* [Input rows]:
============================================================
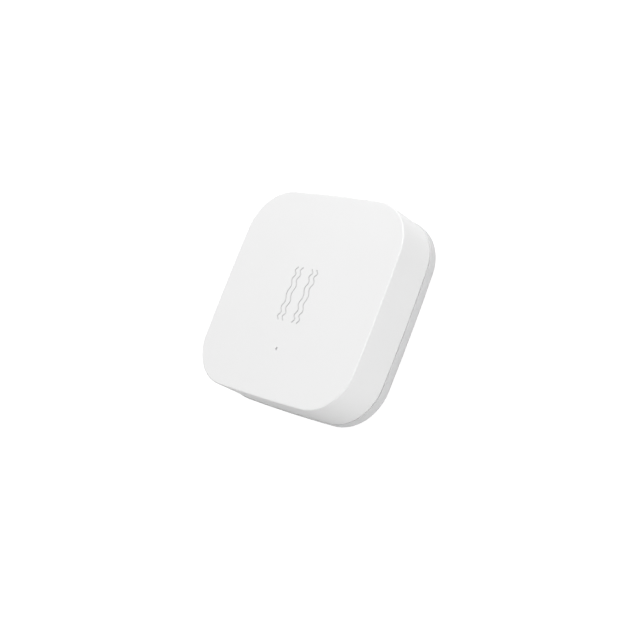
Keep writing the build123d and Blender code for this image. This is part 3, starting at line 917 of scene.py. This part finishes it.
def legend_over():
    """White legend on the board's front: a line round each larger chip and a dot by its first
    pin."""
    shapes = []
    line, chip_gap, corner, dot_radius = 0.12, 0.45, 0.3, 0.18
    low_z, high_z = over_z, over_z + ink
    for low, high in (
        (radio_low, radio_high),
        (sensor_low, sensor_high),
        (inductor_low, inductor_high),
    ):
        middle, half = (low + high)[:2] / 2, (high - low)[:2] / 2 + chip_gap
        frame_line = rounded(half[0], half[1], corner, 60, middle)
        dot = circle(dot_radius, 16, middle + half * (-1, 1) + (-0.35, 0.1))
        shapes.append(ribbon(frame_line, line, low_z, high_z, closed=True))
        shapes.append(layered(((dot, low_z), (dot, high_z))))
    return shapes


add_piece("board_tracks", under_tracks(), "housing", "track_mask")
add_piece("board_vias", vias(), "housing", "gold_copper")
add_piece("board_legend", legend_under() + legend_over(), "housing", "legend_ink")


# Metal ends and solder of the small parts, whose places follow the board as shares of its half
chip_length, chip_width = 1.0, 0.5
capacitor_height, resistor_height = 0.5, 0.35
capacitor_place_shares = (
    (-0.5, 0.02), (-0.42, 0.02), (-0.06, -0.02), (-0.06, -0.1), (-0.06, -0.2),
    (0.16, 0.24), (0.16, 0.34), (0.46, 0.3), (0.46, 0.4), (0.2, -0.3),
)
resistor_place_shares = (
    (-0.3, 0.1), (-0.2, 0.1), (0.1, -0.52), (-0.16, 0.6), (-0.26, 0.6), (0.3, -0.12),
)


def chip_ends(shares, height):
    """Two plated caps over the ends of each small part, and the solder that climbs them: wide at
    its foot, narrower at a waist about a third of the way up, and a thin brow at three
    quarters."""
    caps, joints = [], []
    skin, reach, cap_edge = 0.015, 0.24, 0.03
    half_y = chip_width / 2 + skin
    foot_half, foot_flare, foot_out, foot_rise = 0.2, 0.04, 0.06, 0.03
    brow_half, brow_draw, brow_in = 0.07, 0.02, 0.05
    waist_in, waist_share, brow_share = 0.04, 0.35, 0.75
    for share in shares:
        x, y = np.array(share) * board_half
        for side in (-1, 1):
            outer = x + side * (chip_length / 2 + skin)
            inner = x + side * (chip_length / 2 - reach)
            low = (min(outer, inner), y - half_y, over_z)
            high = (max(outer, inner), y + half_y, over_z + height + skin)
            caps.append(block(low, high, cap_edge))
            foot_place, brow_place = (outer + side * foot_out, y), (outer - side * brow_in, y)
            foot = rounded(foot_half, half_y + foot_flare, 0.1, 24, foot_place)
            brow = rounded(brow_half, half_y - brow_draw, 0.05, 24, brow_place)
            waist = (foot + brow) / 2 - np.array([side * waist_in, 0])
            joints.append(
                layered(
                    (
                        (foot, over_z),
                        (foot, over_z + foot_rise),
                        (waist, over_z + height * waist_share),
                        (brow, over_z + height * brow_share),
                    )
                )
            )
    return caps, joints


capacitor_caps, capacitor_joints = chip_ends(capacitor_place_shares, capacitor_height)
resistor_caps, resistor_joints = chip_ends(resistor_place_shares, resistor_height)


def chip_leads(low, high, per_side):
    """Short flat leads that show along the four edges of a chip with no legs."""
    shapes = []
    half_width_share, half_length, thickness, edge = 0.25, 0.18, 0.06, 0.02
    middle, half = (low + high)[:2] / 2, (high - low)[:2] / 2
    pitch = 2 * half[0] / (per_side + 1)
    for index in range(per_side):
        along = pitch * (index - (per_side - 1) / 2)
        for side in (-1, 1):
            for turned in (False, True):
                centre = np.array([along, side * half[1]])
                size = np.array([pitch * half_width_share, half_length])
                if turned:
                    centre, size = centre[::-1], size[::-1]
                foot, top = middle + centre - size, middle + centre + size
                shapes.append(block((*foot, over_z), (*top, over_z + thickness), edge, 16))
    return shapes


leads = chip_leads(radio_low, radio_high, 8) + chip_leads(sensor_low, sensor_high, 4)
leads += chip_leads(inductor_low, inductor_high, 1)
add_piece("chip_end_caps", capacitor_caps + resistor_caps, "housing", "nickel_can")
add_piece("solder_joints", capacitor_joints + resistor_joints + leads, "housing", "solder")


def foot_solder():
    """Solder round the feet of the two springs: low mounds that are widest on the board. Each is a
    stack of rounded rectangles, given by how far each lies from the board and how far it draws
    in."""
    mound = ((0.0, 0.0), (0.06, 0.02), (0.16, 0.14), (0.2, 0.3))
    corner = 0.5
    shapes = []
    for centre, half in (
        ((side_spring_low[0] + 1.0, 0), (1.15, 1.75)),
        ((leaf_high[0] - 0.9, 0), (1.0, 1.75)),
    ):
        layers = []
        for rise, inset in mound:
            outline = rounded(half[0] - inset, half[1] - inset, corner, 60, centre)
            layers.append((outline, under_z - rise))
        shapes.append(layered(layers))
    return shapes


add_piece("spring_foot_solder", foot_solder(), "housing", "solder")


# Marks of moulding and stamping
def ejector_marks():
    """Faint raised rings that the ejector pins left on the floor of the base plate."""
    far, near = 16.0, 9.0
    inner, outer, proud = 1.35, 1.5, 0.04
    low = cushion_low[2]
    places = [(x, y) for x in (-far, far) for y in (-near, near)]
    places += [(x, y) for x in (-near, near) for y in (-far, far)]
    return [washer(place, inner, outer, low, low + proud, 60) for place in places]


def stamped_cross():
    """A plain plus sign standing a little proud of the cell's flat face. Its outline keeps its
    size for a step and then draws in, which softens its edges."""
    half, arm = 2.6, 0.42
    layers = []
    for rise, inset in ((0.0, 0.0), (0.03, 0.0), (0.045, 0.05)):
        layers.append((cross_outline((0, 0), half - inset, arm - inset), can_low[2] - rise))
    return [layered(layers)]


add_piece("ejector_marks", ejector_marks(), "base", "base_plastic")
add_piece("cell_plus_mark", stamped_cross(), "coin_cell", "cell_steel")


# Studio: a white floor, a white room and soft lamps
def seen_ray(tree):
    """One for rays from the camera, a mirror or glass, and nought for rays that light the tag."""
    path = node(tree, "ShaderNodeLightPath")
    mirrored = node(
        tree,
        "ShaderNodeMath",
        {"operation": "MAXIMUM"},
        i0=path.outputs["Is Camera Ray"],
        i1=path.outputs["Is Glossy Ray"],
    )
    return node(
        tree,
        "ShaderNodeMath",
        {"operation": "MAXIMUM"},
        i0=mirrored.outputs[0],
        i1=path.outputs["Is Transmission Ray"],
    ).outputs[0]


def white_floor():
    """White paper. Where it is seen it is lifted to plain white and keeps a faint shadow."""
    material = bpy.data.materials.new("white_floor")
    material.use_nodes = True
    tree = material.node_tree
    tree.nodes.clear()
    paper = node(tree, "ShaderNodeBsdfDiffuse", Color=linear("#D4D4D4"))
    shaded = node(tree, "ShaderNodeBsdfDiffuse", Color=(0.25, 0.25, 0.25, 1))
    lift = node(tree, "ShaderNodeEmission", Color=(1, 1, 1, 1), Strength=0.94)
    seen = node(tree, "ShaderNodeAddShader", i0=shaded.outputs[0], i1=lift.outputs[0])
    mixed = node(
        tree, "ShaderNodeMixShader", i0=seen_ray(tree), i1=paper.outputs[0], i2=seen.outputs[0]
    )
    node(tree, "ShaderNodeOutputMaterial", Surface=mixed.outputs[0])
    return material


def place_floor():
    """A large flat floor just under the tag, so that the two faces don't coincide."""
    half, drop = 1500 * MM, 0.02 * MM
    mesh = bpy.data.meshes.new("floor")
    flat = ((-half, -half), (half, -half), (half, half), (-half, half))
    mesh.from_pydata([(x, y, -drop) for x, y in flat], [], [(0, 1, 2, 3)])
    mesh.materials.append(white_floor())
    floor = bpy.data.objects.new("floor", mesh)
    bpy.context.scene.collection.objects.link(floor)


def white_room(strength):
    """An even white room that lights the tag softly and is plain white where it is seen."""
    world = bpy.data.worlds.new("white_room")
    bpy.context.scene.world = world
    world.use_nodes = True
    tree = world.node_tree
    tree.nodes.clear()
    level = node(tree, "ShaderNodeMapRange", Value=seen_ray(tree), To_Min=strength, To_Max=1.0)
    light = node(tree, "ShaderNodeBackground", Color=(1, 1, 1, 1), Strength=level.outputs[0])
    node(tree, "ShaderNodeOutputWorld", Surface=light.outputs[0])


def place_lamp(name, bearing, height, power):
    """A round soft lamp that faces the tag, at a bearing from +X and a height in degrees."""
    size, distance = 450 * MM, 700 * MM
    light = bpy.data.lights.new(name, "AREA")
    light.shape = "DISK"
    light.size = size
    light.energy = power
    lamp = bpy.data.objects.new(name, light)
    towards = Vector(direction(bearing, height))
    lamp.location = towards * distance
    lamp.rotation_mode = "QUATERNION"
    lamp.rotation_quaternion = towards.to_track_quat("Z", "Y")
    bpy.context.scene.collection.objects.link(lamp)


place_floor()
white_room(0.25)
for lamp in (
    ("far_side_lamp", 100, 35, 3.1),
    ("top_lamp", 0, 88, 0.71),
    ("low_front_lamp", -22, 12, 1.8),
    ("front_lamp", 0, 40, 0.74),
    ("indicator_side_lamp", 235, 50, 0.42),
    ("right_lamp", 60, 45, 0.27),
):
    place_lamp(*lamp)

bpy.context.scene.view_settings.view_transform = "Standard"
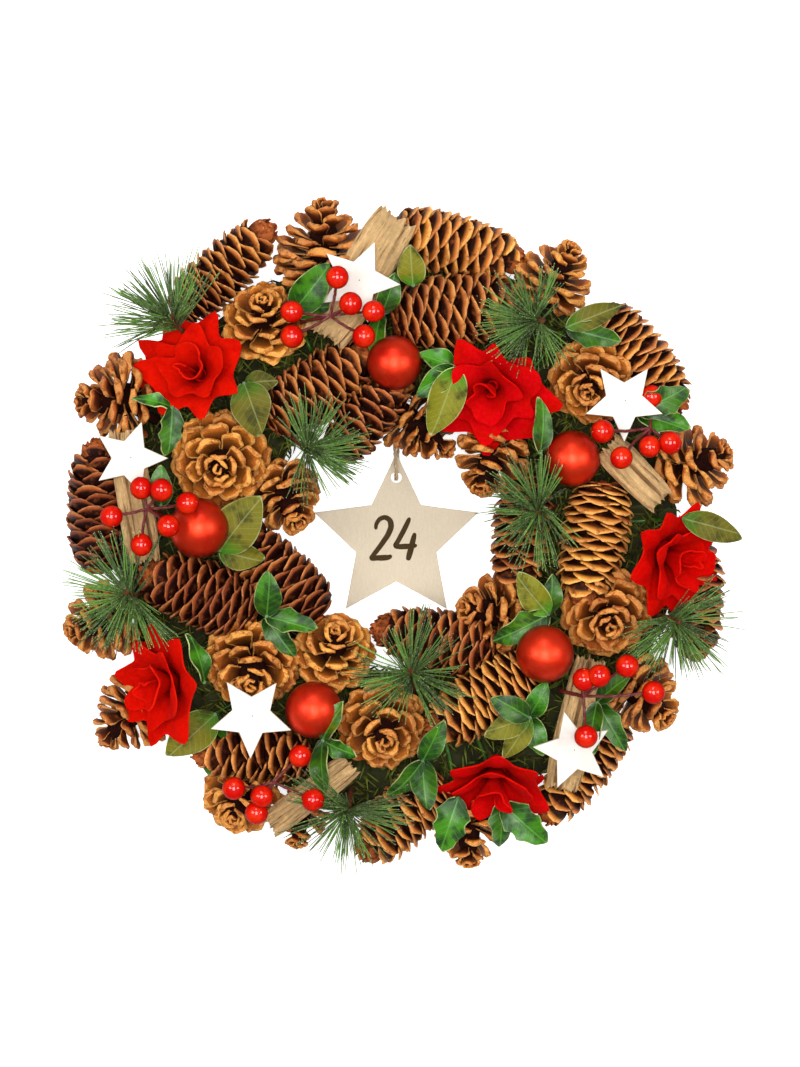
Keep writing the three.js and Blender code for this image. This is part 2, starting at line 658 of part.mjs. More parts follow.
============================================================
* [Instructions for the task]: List all lines holding the string "three".

* [Answer to this exercise]:
    its foot, narrower at a waist about a third of the way up, and a thin brow at three
Keep writing the three.js and Blender code for this image. This is part 2, starting at line 658 of part.mjs. More parts follow.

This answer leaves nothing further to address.